A crystal clear solution for determining G-protein-coupled receptor structures

• Published in: Trends in biochemical sciences (Amsterdam. Regular ed.) Vol. 37; no. 9; pp. 343 - 352
• Main Author: Tate, Christopher G.
• Format: Journal Article
• Language: English
• Published: England Elsevier Ltd 01.09.2012
• Subjects: agonists; conformational thermostabilisation; crystallisation; Crystallography, X-Ray; crystals; drugs; G-protein coupled receptors; GPCR structure; Humans; Ligands; membrane proteins; mutagenesis; Mutation; Protein Stability; receptors; Receptors, G-Protein-Coupled - chemistry; Receptors, G-Protein-Coupled - genetics; Receptors, G-Protein-Coupled - metabolism; thermal stability; thermostability; conformational thermostabilisation; crystallisation; GPCR structure; thermostability; G-protein-coupled receptors
• ISSN: 0968-0004; 1362-4326
• DOI: 10.1016/j.tibs.2012.06.003

G-protein-coupled receptors (GPCRs) are medically important membrane proteins that are targeted by over 30% of small molecule drugs.
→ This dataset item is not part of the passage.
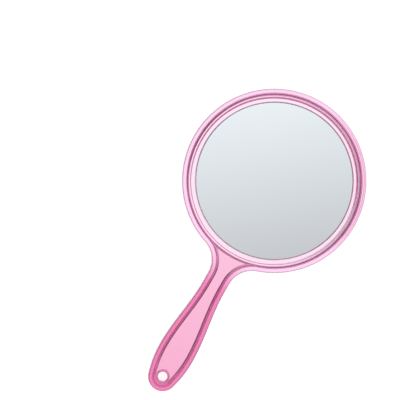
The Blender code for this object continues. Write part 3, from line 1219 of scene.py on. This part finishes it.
# %% The sky, with brightness against the height of the direction, and its spans
studio_levels = [
    (-1.00, 1.12),
    (-0.987, 1.12),
    (-0.962, 0.22),
    (-0.65, 0.22),
    (-0.50, 1.05),
    (0.00, 1.05),
    (0.03, 0.60),
    (0.30, 0.66),
    (0.48, 0.90),
    (0.55, 1.10),
    (0.84, 1.10),
    (0.88, 0.10),
    (1.00, 0.10),
]
brightest = 4.0
lit_axis = math.radians(60)
lit_span = (0.14, 0.34)
lit_heights = (-0.60, -0.45)
lit_colour = (1.0, 1.0, 1.0)
cap_span = (0.980, 0.986)
backdrop_colour = (0.93, 0.94, 0.95)
mirror_span = (-0.06, 0.07)
mirror_lean = 0.17
mirror_low = (0.614, 0.616, 0.633)
mirror_high = (0.953, 0.990, 1.004)


def along(tree, direction, axis):
    """How far a direction goes along an axis."""
    node = tree.nodes.new("ShaderNodeVectorMath")
    node.operation = "DOT_PRODUCT"
    node.inputs[1].default_value = axis
    tree.links.new(direction, node.inputs[0])
    return node.outputs["Value"]


def plain(tree, colour):
    """One colour as an output."""
    node = tree.nodes.new("ShaderNodeRGB")
    node.outputs["Color"].default_value = (*colour, 1)
    return node.outputs["Color"]


def over(tree, factor, under, upper):
    """One colour output with another laid over it by a factor."""
    node = tree.nodes.new("ShaderNodeMix")
    node.data_type = "RGBA"
    tree.links.new(factor, node.inputs["Factor"])
    tree.links.new(under, node.inputs["A"])
    tree.links.new(upper, node.inputs["B"])
    return node.outputs["Result"]


def height_levels(tree, height):
    """The studio levels by the height of the direction, from the nadir at -1 to the zenith at 1.
    The colour steps hold shares of the brightest level, because they stop at 1."""
    steps = [((at + 1) / 2, [level / brightest] * 3) for at, level in studio_levels]
    scaled = tree.nodes.new("ShaderNodeVectorMath")
    scaled.operation = "SCALE"
    scaled.inputs["Scale"].default_value = brightest
    shares_up = ranged(tree, height, -1, 1, 0, 1)
    tree.links.new(colour_steps(tree, shares_up, steps), scaled.inputs[0])
    return scaled.outputs["Vector"]


def lit_share(tree, direction, height):
    """1 in the dark part of the lower half, both ways along the lit axis, and 0 elsewhere."""
    both_ways = tree.nodes.new("ShaderNodeMath")
    both_ways.operation = "ABSOLUTE"
    axis = right * math.cos(lit_axis) + up * math.sin(lit_axis)
    tree.links.new(along(tree, direction, axis), both_ways.inputs[0])
    product = tree.nodes.new("ShaderNodeMath")
    product.operation = "MULTIPLY"
    tree.links.new(ranged(tree, height, *lit_heights, 1, 0), product.inputs[0])
    tree.links.new(ranged(tree, both_ways.outputs["Value"], *lit_span, 0, 1), product.inputs[1])
    return product.outputs["Value"]


def make_sky():
    """The levels by height, the lit axis below, the cap at the zenith, and the plain backdrop."""
    world = bpy.data.worlds.new("studio")
    world.use_nodes = True
    tree = world.node_tree
    tree.nodes.clear()
    direction = tree.nodes.new("ShaderNodeTexCoord").outputs["Generated"]
    separate = tree.nodes.new("ShaderNodeSeparateXYZ")
    tree.links.new(direction, separate.inputs["Vector"])
    height = separate.outputs["Z"]

    upright = along(tree, direction, up - mirror_lean * right)
    gradient = ranged(tree, upright, *mirror_span, 0, 1)
    zenith = mixed_colour(tree, gradient, mirror_low, mirror_high)
    levels, lit = height_levels(tree, height), lit_share(tree, direction, height)
    studio = over(tree, lit, levels, plain(tree, lit_colour))
    dome = over(tree, ranged(tree, height, *cap_span, 0, 1), studio, zenith)
    rays = tree.nodes.new("ShaderNodeLightPath")
    seen = over(tree, rays.outputs["Is Camera Ray"], dome, plain(tree, backdrop_colour))

    background = tree.nodes.new("ShaderNodeBackground")
    output = tree.nodes.new("ShaderNodeOutputWorld")
    tree.links.new(seen, background.inputs["Color"])
    tree.links.new(background.outputs["Background"], output.inputs["Surface"])
    bpy.context.scene.world = world


make_sky()
print(len(studio_levels), "levels of the dome, and a lit axis at", round(math.degrees(lit_axis)))

# %% How the picture is developed
plastic_bounces = 24
scene = bpy.context.scene
scene.view_settings.view_transform = "Standard"
scene.cycles.max_bounces = plastic_bounces
scene.cycles.transmission_bounces = plastic_bounces
scene.cycles.glossy_bounces = 8
scene.cycles.diffuse_bounces = 4
scene.cycles.use_denoising = True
At the time of writing, 15 unique GPCR structures have been determined, with 77 structures deposited in the PDB database, which offers new opportunities for drug development and for understanding the molecular mechanisms of GPCR activation. Many different factors have contributed to this success, but if there is one single factor that can be singled out as the foundation for producing well-diffracting GPCR crystals, it is the stabilisation of the detergent-solubilised receptor–ligand complex. This review will focus predominantly on one of the successful strategies for the stabilisation of GPCRs, namely the thermostabilisation of GPCRs using systematic mutagenesis coupled with thermostability assays. Structures of thermostabilised GPCRs bound to a wide variety of ligands have been determined, which has led to an understanding of ligand specificity; why some ligands act as agonists as opposed to partial or inverse agonists; and the structural basis for receptor activation.